On Jul 15, 2024, he was invited to fire the ceremonial siren at a San Jose Earthquakes game. Drex also directed the remake music video for Shiny Disco Balls (Scotty Boy version).

==Biography==
Drex Lee was born on November 7, 1984, and grew up in Stockton, California. From a young age, Drex was interested in filmmaking and later pursued a degree in the field in college. Drex began making videos for businesses. He also directed music videos and developed the Epic 1 Shot technique. By 2021, Drex became a full-time creator focusing on smartphone cinematography. He filmed fashion shoots, fast cars, and stunts.

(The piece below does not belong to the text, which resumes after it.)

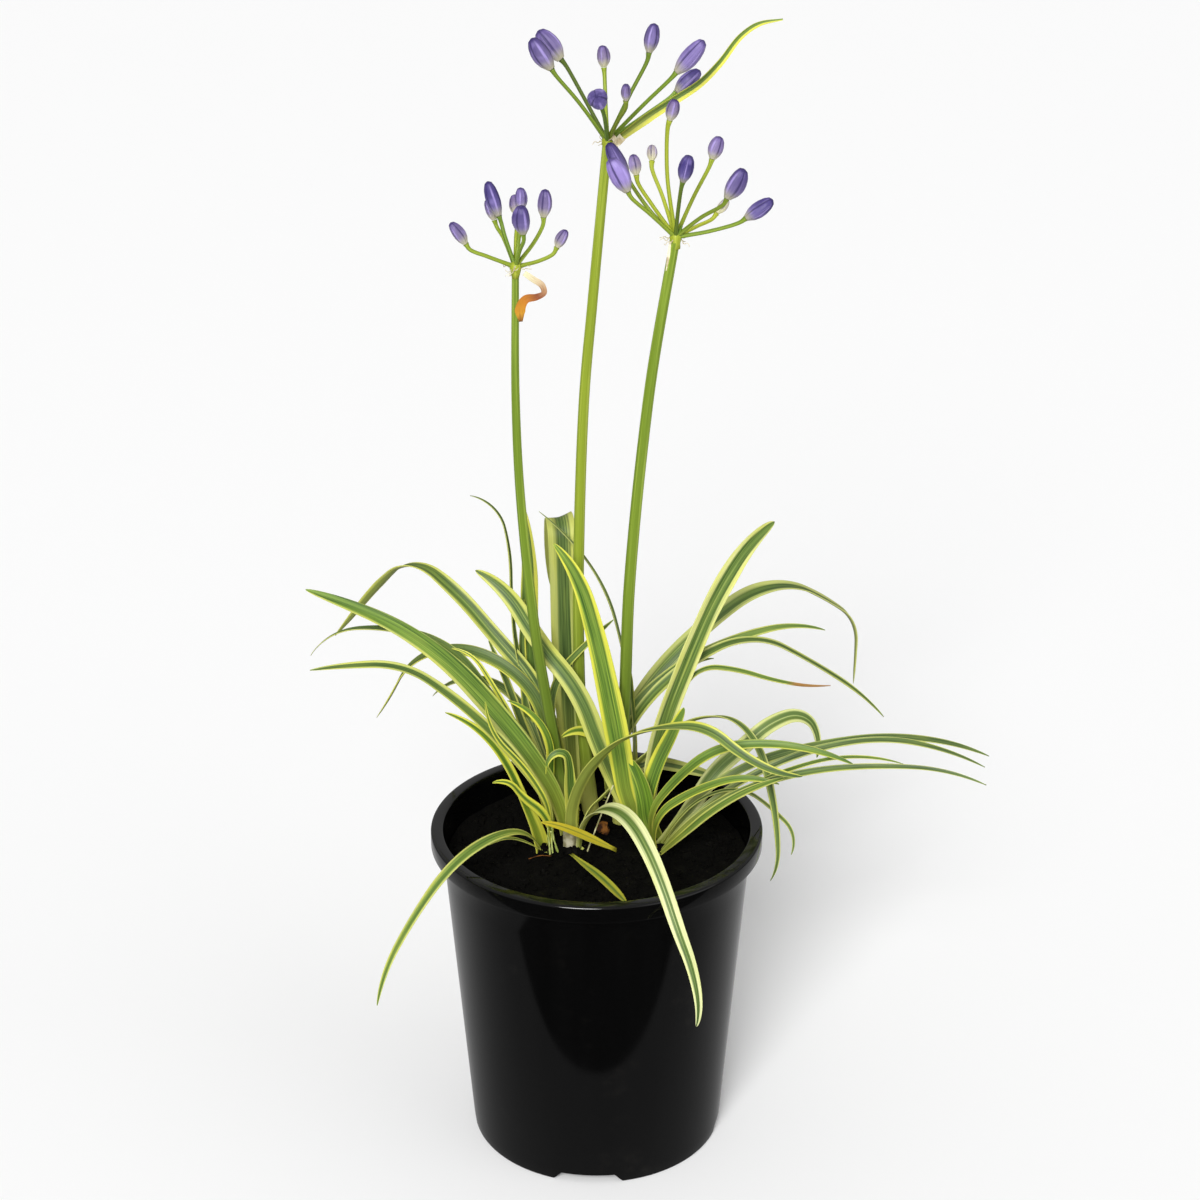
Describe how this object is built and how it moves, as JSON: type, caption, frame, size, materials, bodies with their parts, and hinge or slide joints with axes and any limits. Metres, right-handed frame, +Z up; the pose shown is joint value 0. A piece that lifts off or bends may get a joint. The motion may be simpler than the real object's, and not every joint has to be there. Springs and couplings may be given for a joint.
{
  "type": "potted agapanthus plant",
  "caption": "Clump of variegated agapanthus with striped strap leaves and flower stems in bud, growing in a black plastic nursery pot.",
  "frame": {"origin": "middle of the pot's underside, on the surface it stands on", "axes": "+Z up along the pot's axis, +X to the right and +Y to the back of the plant"},
  "size_m": [0.4182, 0.2846, 0.6765],
  "materials": {
    "pot": "semi-gloss moulded black plastic",
    "soil": "matt, crumbly",
    "leaf": "satin, grey-green centre with green stripes and cream to yellow margins",
    "yellow_leaf": "satin, yellow with a faint green middle",
    "flower_stem": "satin, light green",
    "bud": "satin, violet-blue with paler seams",
    "dry_spathe": "papery, cream to red-brown"
  },
  "bodies": {
    "root": {"pot": "pot", "soil": "soil", "front_left_shoot": "leaf", "left_shoot": "leaf", "back_left_shoot": "leaf", "back_shoot": "leaf", "back_right_shoot": "leaf", "middle_shoot": "leaf", "right_shoot": "leaf", "front_right_shoot": "leaf", "fallen_yellow_leaf": "yellow_leaf", "leaf_lying_on_soil": "yellow_leaf", "left_flower_stem": "flower_stem", "left_bud_1": "bud", "left_bud_2": "bud", "left_bud_3": "bud", "left_bud_4": "bud", "left_bud_5": "bud", "left_bud_6": "bud", "left_bud_7": "bud", "left_bud_8": "bud", "middle_flower_stem": "flower_stem", "middle_bud_1": "bud", "middle_bud_2": "bud", "middle_bud_3": "bud", "middle_bud_4": "bud", "middle_bud_5": "bud", "middle_bud_6": "bud", "middle_bud_7": "bud", "middle_bud_8": "bud", "right_flower_stem": "flower_stem", "right_bud_1": "bud", "right_bud_2": "bud", "right_bud_3": "bud", "right_bud_4": "bud", "right_bud_5": "bud", "right_bud_6": "bud", "right_bud_7": "bud", "right_bud_8": "bud", "right_bud_9": "bud", "right_bud_10": "bud", "green_bract": "leaf", "dry_spathe": "dry_spathe"}
  },
  "joints": []
}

He began posting videos for content creators, outlining his Epic 1 Shot shooting technique by recording his entire method, then showing viewers the final product. His video entitled How to film a Hellcat drive off has amassed over 300 million views on YouTube as of June 2025. At the beginning of each video, he shares his signature term Boom. By June of 2025, the content creator reached eight billion views across social media platforms TikTok, Instagram, Snapchat, Threads, and Facebook.

Due to his immense notoriety, Drex has filmed his Epic 1 Shot with celebrities including Kevin Hart, Serena Williams, Tracy Morgan, and Travis Kelce. He recently filmed a promo for the film Karate Kid: Legends featuring Jackie Chan and Ben Wang. The film Drex directed, entitled Find You was an official selection of the 2022 New York Mobile Film Festival.